Cut in HEC budget, privatization of hospitals opposed

Professional bodies of teachers, students, workers, doctors and political activists reject IMF’s bailout  prescriptions, cut in PSDP

Herald Report

Anchorperson and activist Muneezah Jehangir speaks at the meeting

Academics, students, workers, young doctors and progressive activists have rejected the proposed plan of privatisation of key sectors of education, health and cut in education budget. 

The recent decisions of privatizing health sectors and cut in budget for Higher Education Commission (HEC) by the ‘Naya Pakistan’ proponents are extremely problematic, they said at a public discussion at a meeting organised by Haqooq-e-Khalq Movement at Lahore on Friday (May 10).

The representatives of various progressive and professionals, worker and student bodies including Young Doctors’ Association Punjab chapter, Progressive Students’ Collective (PSC), Revolutionary Students’ Front (RSF), People’s Students’ Federation (PSF), Labour Education Foundation (LEF), National Students’ Federation NSF), Bonded Labour Front (BLF), Progressive Academic Collective (PAC), PTCL Workers’ Union, Punjabi Students’ Council, Baloch Students Council, and Pashtoon Education Development Movement.

The participants including Dr Ammar Ali Jan, Faheem Amir, Niaz Khan, Fahad Ali, Muzammil Kakar, Amna Mawaz Khan, Farooq Tariq, Ghazain, Haider Kaleem, Imran Kamyana, Sibte Hassan, Salman Sikander, Haniya, Ajwa Zulfiqar, Dr Qasim Awan, Dr Hamid, Muneeza Jehangir, and Imtiaz Alam spoke at the event.

Chaired by Zahid Ali and Awais Qarni, the meeting was organised in the backdrop of recent budget cuts and plans for privatizing key sector of education and health by the government. The meeting was also attended by lawyers, students, journalists, and progressive activists who stressed the need for mobilising people to resist every anti-people, anti-worker action of such nature.

It was decided in the meeting that a protest sit-in will be held on 24th May outside the Punjab Higher Education Department office.

Moreover, it was also decided to observe a ‘national day of action’ on the eve of the presentation of national budget for next year to agitate against the attempt to cut development spendings in the PSDP.

The government is practically handing over the economy to the IMF; its finance adviser and governor of the central bank are people who have lived or are still on IMF’s payroll, they said.

As opposed to building an economy of the people, where the rich are taxed and the poor are given reliefs, the government is cutting spending in all departments of public welfare, including health and education on the directives of, and in its bid to seek rent from its masters at the IMF. 

“IMF is forcing the government to slash the Higher Education budget by 50 percent.
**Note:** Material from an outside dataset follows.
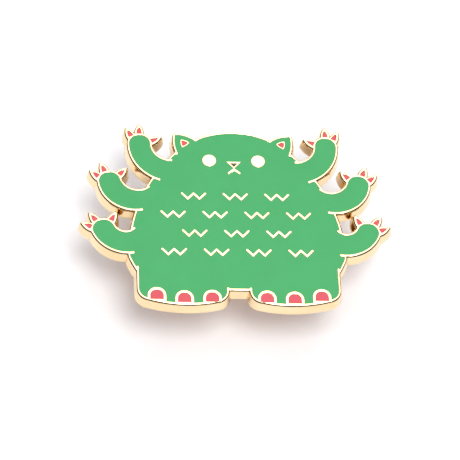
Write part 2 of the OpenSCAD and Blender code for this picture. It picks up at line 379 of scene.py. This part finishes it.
def stage_floor():
    """A sheet four metres wide, under everything."""
    bm = bmesh.new()
    bmesh.ops.create_grid(bm, x_segments=2, y_segments=2, size=2.0)
    floor = finish_mesh(bm, "floor")
    # Milky sheet: near-white and matt, with a faint cloudiness. Its cool glow is painted light, not a
    # lamp:
    # it lifts the shadows cast on the floor and cools the warm light the gold throws onto it.
    m, tree, shader, place = new_finish("white acrylic floor with painted glow",
                                        Roughness=0.7, Emission_Strength=0.25)
    shader.inputs["Emission Color"].default_value = linear("#E9EEFF")
    milk = spread(tree, noise(tree, place, 2.5, Detail=4.0), 0, 1)
    tree.links.new(between(tree, milk, "#F4F2F1", "#F1EFEE"), shader.inputs["Base Color"])
    finish_with(floor, m)


def room():
    """A white room with a dark band above the horizon, for the polished edges to mirror."""
    world = bpy.data.worlds.new("room")
    bpy.context.scene.world = world
    world.use_nodes = True
    tree = world.node_tree
    way = add(tree, "ShaderNodeTexCoord").outputs["Generated"]
    height = add(tree, "ShaderNodeSeparateXYZ", {"Vector": way}).outputs["Z"]
    walls = add(tree, "ShaderNodeValToRGB", {"Fac": height})
    stops = walls.color_ramp.elements
    # stops go by the sine of the height above the horizon: the dark band is from 13 to 40 degrees
    stops[0].position, stops[1].position = 0.17, 0.86
    stops[0].color, stops[1].color = linear("#E9E6E2"), linear("#FFFFFF")
    for position in (0.22, 0.64):
        stops.new(position).color = linear("#0D0A08")
    back = tree.nodes["Background"]
    tree.links.new(walls.outputs["Color"], back.inputs["Color"])
    back.inputs["Strength"].default_value = 0.9


def softbox(name, way, distance, size, watts):
    """A white area light that faces the middle of the pin from the direction given."""
    light = bpy.data.lights.new(name, "AREA")
    light.shape = "RECTANGLE"
    light.size, light.size_y = size
    light.energy = watts
    lamp = bpy.data.objects.new(name, light)
    lamp.location = Vector(way).normalized() * distance + Vector((0, 0, face_z))
    lamp.rotation_euler = Vector(way).to_track_quat("Z", "Y").to_euler()
    bpy.context.collection.objects.link(lamp)


def camera():
    """Looks down at the pin from the front and a little from the left, rolled to one side."""
    turn, rise, roll = math.radians(-10.6), math.radians(57.9), math.radians(9.9)
    distance, aside, along = 258 * MM, 0.7 * MM, 3.95 * MM
    towards = Vector((math.sin(turn) * math.cos(rise), -math.cos(turn) * math.cos(rise), math.sin(rise)))
    level = Vector((math.cos(turn), math.sin(turn), 0))
    up = towards.cross(level)
    right = level * math.cos(roll) + up * math.sin(roll)
    top = up * math.cos(roll) - level * math.sin(roll)
    view = bpy.data.cameras.new("camera")
    view.lens = 156.5
    view.sensor_width = 36
    view.clip_start = 0.01
    eye = bpy.data.objects.new("camera", view)
    at = Vector((0, aim_y, face_z)) + towards * distance - right * aside - top * along
    eye.matrix_world = Matrix.Translation(at) @ Matrix((right, top, towards)).transposed().to_4x4()
    bpy.context.collection.objects.link(eye)
    bpy.context.scene.camera = eye


stage_floor()
room()
softbox("softbox behind", way=(0.1, 0.52, 0.85), distance=0.6, size=(0.34, 0.28), watts=0.55)
softbox("key over the front", way=(0.12, -0.27, 0.93), distance=0.6, size=(0.3, 0.3), watts=2.1)
camera()
bpy.context.scene.view_settings.view_transform = "Standard"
A number of public hospitals is being privatized, prompting protests from doctors and medical staff,” says Dr Ammar Ali Jan, in his Facebook post.

“On top of these cruel policies, the prices of petrol, gas, electricity and medicine have increased exponentially. This is an unbearable attack on ordinary people,” he added.

All the speakers criticised the government’s decisions, which lie in direct contradiction with its electoral promises, to increase the role of IMF in its financial decision-making.

Pakistan’s economy currently lies in confusion between Washington and Beijing. Even after clear failures in previous attempts of privatisation, such as the PTCL, the government is still seeking to actively privatise all public sectors, and all attempts of criticising such policy-making are met with harsh and extreme mechanisms of repression and censorship.

The participants urged all progressive and secular forces to get united against implementation of the neo-liberal economic agenda imposed by the IMF sleuths.